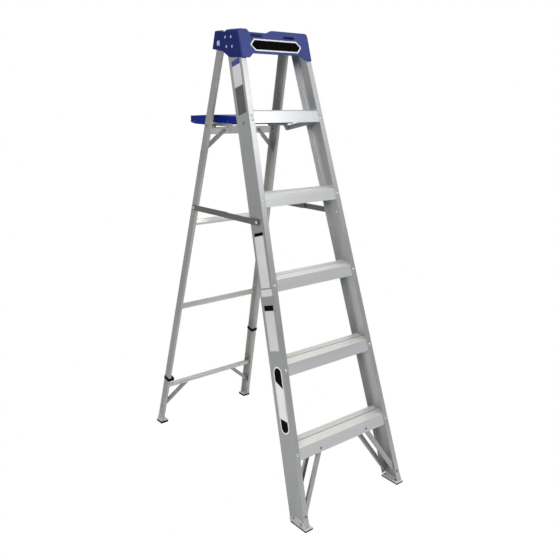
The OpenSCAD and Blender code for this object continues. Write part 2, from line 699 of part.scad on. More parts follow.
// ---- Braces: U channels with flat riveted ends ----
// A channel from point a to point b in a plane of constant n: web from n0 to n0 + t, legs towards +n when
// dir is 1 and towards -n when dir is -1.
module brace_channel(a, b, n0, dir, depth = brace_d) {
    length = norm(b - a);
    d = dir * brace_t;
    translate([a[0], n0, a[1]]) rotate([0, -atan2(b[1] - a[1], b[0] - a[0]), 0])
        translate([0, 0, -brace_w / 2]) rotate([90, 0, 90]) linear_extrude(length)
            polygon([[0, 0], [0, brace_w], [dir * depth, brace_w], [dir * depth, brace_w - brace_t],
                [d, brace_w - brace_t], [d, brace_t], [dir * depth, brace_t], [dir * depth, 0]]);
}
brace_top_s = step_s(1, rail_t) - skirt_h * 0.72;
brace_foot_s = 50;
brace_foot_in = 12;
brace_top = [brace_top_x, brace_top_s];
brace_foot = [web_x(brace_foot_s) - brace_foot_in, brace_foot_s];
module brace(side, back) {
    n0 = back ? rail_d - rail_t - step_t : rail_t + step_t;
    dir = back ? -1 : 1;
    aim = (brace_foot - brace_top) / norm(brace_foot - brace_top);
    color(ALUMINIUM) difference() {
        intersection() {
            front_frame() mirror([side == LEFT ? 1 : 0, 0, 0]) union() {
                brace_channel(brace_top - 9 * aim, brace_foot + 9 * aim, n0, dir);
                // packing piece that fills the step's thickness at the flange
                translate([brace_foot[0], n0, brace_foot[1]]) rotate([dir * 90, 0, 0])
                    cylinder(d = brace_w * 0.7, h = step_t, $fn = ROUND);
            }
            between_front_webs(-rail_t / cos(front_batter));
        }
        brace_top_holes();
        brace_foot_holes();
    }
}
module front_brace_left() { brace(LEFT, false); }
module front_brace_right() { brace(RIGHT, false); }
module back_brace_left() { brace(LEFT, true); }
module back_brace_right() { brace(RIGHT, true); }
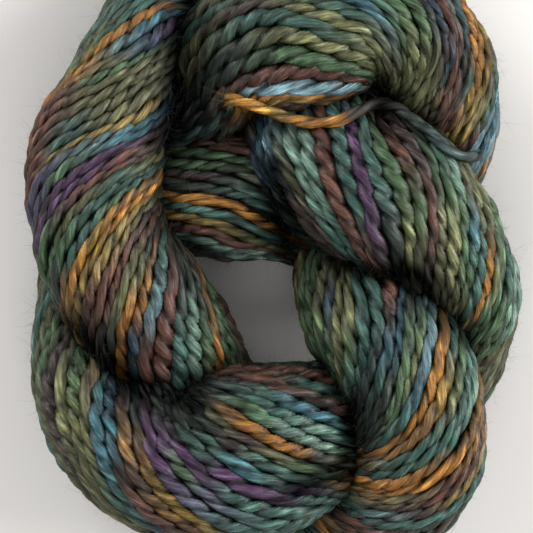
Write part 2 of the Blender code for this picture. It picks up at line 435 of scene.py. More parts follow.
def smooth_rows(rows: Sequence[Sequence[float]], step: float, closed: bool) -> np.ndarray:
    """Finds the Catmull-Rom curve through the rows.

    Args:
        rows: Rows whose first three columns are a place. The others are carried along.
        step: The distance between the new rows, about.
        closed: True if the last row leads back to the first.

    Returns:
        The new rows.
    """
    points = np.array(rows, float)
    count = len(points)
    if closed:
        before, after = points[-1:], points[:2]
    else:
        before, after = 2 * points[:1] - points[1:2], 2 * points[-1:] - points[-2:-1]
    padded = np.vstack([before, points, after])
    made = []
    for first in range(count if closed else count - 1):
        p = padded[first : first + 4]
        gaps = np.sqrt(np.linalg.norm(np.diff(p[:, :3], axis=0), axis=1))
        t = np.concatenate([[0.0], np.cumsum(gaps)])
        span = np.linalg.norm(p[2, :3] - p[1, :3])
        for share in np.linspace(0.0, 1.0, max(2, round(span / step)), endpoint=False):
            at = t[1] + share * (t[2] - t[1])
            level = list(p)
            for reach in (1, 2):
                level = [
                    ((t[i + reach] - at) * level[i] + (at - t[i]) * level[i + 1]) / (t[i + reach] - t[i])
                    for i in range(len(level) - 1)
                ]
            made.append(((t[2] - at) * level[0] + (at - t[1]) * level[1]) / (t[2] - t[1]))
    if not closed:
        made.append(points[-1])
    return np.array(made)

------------

_What this task involves:_
Write out all of the records once more, exactly.

_Worked answer:_
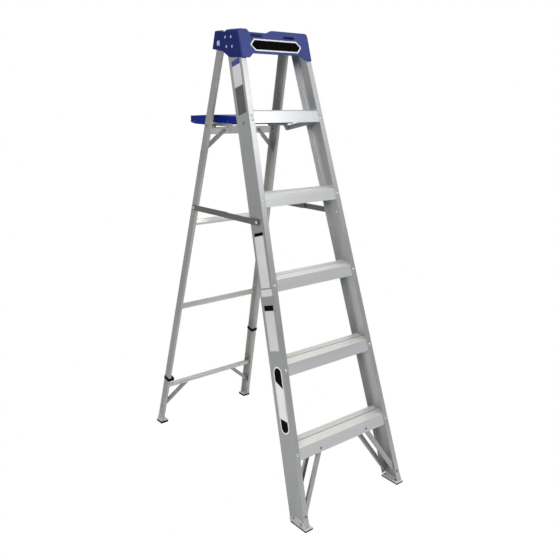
The OpenSCAD and Blender code for this object continues. Write part 2, from line 699 of part.scad on. More parts follow.
// ---- Braces: U channels with flat riveted ends ----
// A channel from point a to point b in a plane of constant n: web from n0 to n0 + t, legs towards +n when
// dir is 1 and towards -n when dir is -1.
module brace_channel(a, b, n0, dir, depth = brace_d) {
    length = norm(b - a);
    d = dir * brace_t;
    translate([a[0], n0, a[1]]) rotate([0, -atan2(b[1] - a[1], b[0] - a[0]), 0])
        translate([0, 0, -brace_w / 2]) rotate([90, 0, 90]) linear_extrude(length)
            polygon([[0, 0], [0, brace_w], [dir * depth, brace_w], [dir * depth, brace_w - brace_t],
                [d, brace_w - brace_t], [d, brace_t], [dir * depth, brace_t], [dir * depth, 0]]);
}
brace_top_s = step_s(1, rail_t) - skirt_h * 0.72;
brace_foot_s = 50;
brace_foot_in = 12;
brace_top = [brace_top_x, brace_top_s];
brace_foot = [web_x(brace_foot_s) - brace_foot_in, brace_foot_s];
module brace(side, back) {
    n0 = back ? rail_d - rail_t - step_t : rail_t + step_t;
    dir = back ? -1 : 1;
    aim = (brace_foot - brace_top) / norm(brace_foot - brace_top);
    color(ALUMINIUM) difference() {
        intersection() {
            front_frame() mirror([side == LEFT ? 1 : 0, 0, 0]) union() {
                brace_channel(brace_top - 9 * aim, brace_foot + 9 * aim, n0, dir);
                // packing piece that fills the step's thickness at the flange
                translate([brace_foot[0], n0, brace_foot[1]]) rotate([dir * 90, 0, 0])
                    cylinder(d = brace_w * 0.7, h = step_t, $fn = ROUND);
            }
            between_front_webs(-rail_t / cos(front_batter));
        }
        brace_top_holes();
        brace_foot_holes();
    }
}
module front_brace_left() { brace(LEFT, false); }
module front_brace_right() { brace(RIGHT, false); }
module back_brace_left() { brace(LEFT, true); }
module back_brace_right() { brace(RIGHT, true); }
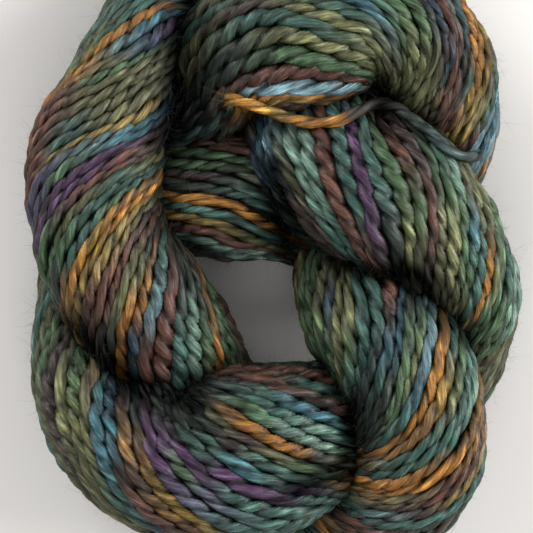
Write part 2 of the Blender code for this picture. It picks up at line 435 of scene.py. More parts follow.
def smooth_rows(rows: Sequence[Sequence[float]], step: float, closed: bool) -> np.ndarray:
    """Finds the Catmull-Rom curve through the rows.

    Args:
        rows: Rows whose first three columns are a place. The others are carried along.
        step: The distance between the new rows, about.
        closed: True if the last row leads back to the first.

    Returns:
        The new rows.
    """
    points = np.array(rows, float)
    count = len(points)
    if closed:
        before, after = points[-1:], points[:2]
    else:
        before, after = 2 * points[:1] - points[1:2], 2 * points[-1:] - points[-2:-1]
    padded = np.vstack([before, points, after])
    made = []
    for first in range(count if closed else count - 1):
        p = padded[first : first + 4]
        gaps = np.sqrt(np.linalg.norm(np.diff(p[:, :3], axis=0), axis=1))
        t = np.concatenate([[0.0], np.cumsum(gaps)])
        span = np.linalg.norm(p[2, :3] - p[1, :3])
        for share in np.linspace(0.0, 1.0, max(2, round(span / step)), endpoint=False):
            at = t[1] + share * (t[2] - t[1])
            level = list(p)
            for reach in (1, 2):
                level = [
                    ((t[i + reach] - at) * level[i] + (at - t[i]) * level[i + 1]) / (t[i + reach] - t[i])
                    for i in range(len(level) - 1)
                ]
            made.append(((t[2] - at) * level[0] + (at - t[1]) * level[1]) / (t[2] - t[1]))
    if not closed:
        made.append(points[-1])
    return np.array(made)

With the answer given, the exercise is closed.